Bored secondary school boy at a desk.
Teaching methods must adapt to keep students engaged.

It’s not as simple as I’ve suggested; structured settings such as reading a book or watching a film are positive exceptions to the above. The report goes into excellent detail and is worth reading for any teacher. I enjoyed reading about the key factors that may well have contributed to these changes, which are not limited to TikTok!

I think ‘technology overload’ is a good term as it doesn’t place the blame on the user, particularly because users are disadvantaged by the robust use of psychology behind the interface. We can’t help ourselves because we’re hard-wired to get sucked into such engaging content that is individualised to us.

Addressing engagement in the classroom

Teachers can enable good progress by working with this to create engaging lessons. Breaking up longer tasks by using checkpoints (‘by half-past we’ll have mastered this’), countdown timers, mini-challenges like ‘beat the teacher’ and clear measures of progress every five minutes will help students to feel a sense of progress. Reducing cognitive load by providing printed scaffolded tasks helps pupils with lower literacy levels, potentially providing model responses for later tasks for all pupils too.

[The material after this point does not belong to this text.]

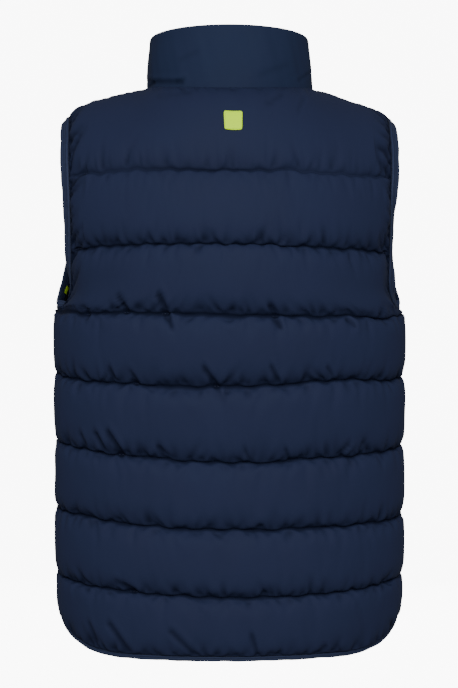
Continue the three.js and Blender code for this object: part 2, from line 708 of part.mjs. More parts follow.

Teaching in smaller groups makes it easier to help students link content to their everyday lives or hobbies. Considering alternative ways for students to demonstrate their understanding, such as mind maps, bullet points or even recording audio responses can be highly engaging. Short film clips followed by some movement (such as an opinion line where students line up to show their opinion on a statement) can break up tasks well.

Adapting to the modern world

Adults may feel they’re winning by juggling shared calendars, WhatsApp groups and curating our own content, but in reality, we’re all chaining ourselves to more and more drains on our attention.

The King’s College report highlights an increase in stress and fatigue, with the demands of modern life making sustained concentration harder. I think that leads to people taking ‘just a few minutes’ out to go onto social media, which then turns into half an hour (I’m definitely not talking from experience, honest). This in turn links to other researchers like Gloria Mark, who suggests that our attention isn’t necessarily shrinking but rather being fragmented due to constant digital interruptions.

It’s clear to me that critical thinking is an essential part of modern living. It’s not new, of course, and it could be technology overload (and even that’s not new – listen to ‘Nobody Home’ by Pink Floyd and empathise with the line ‘I’ve got 14 channels of shit on the TV to choose from’) but teachers need to understand what’s happening. Children can be trained to think critically and I think they should be, certainly in order to get the most out of their own education and lived experiences.

Together, I think my family will do well to keep on talking. We’ll help each other to navigate life’s complexities and collaborate. I don’t want to leave that sort of thing to TikTok.

Martin Ridley is Head of Citizenship and International Coordinator at St Peter’s Catholic School in Bournemouth.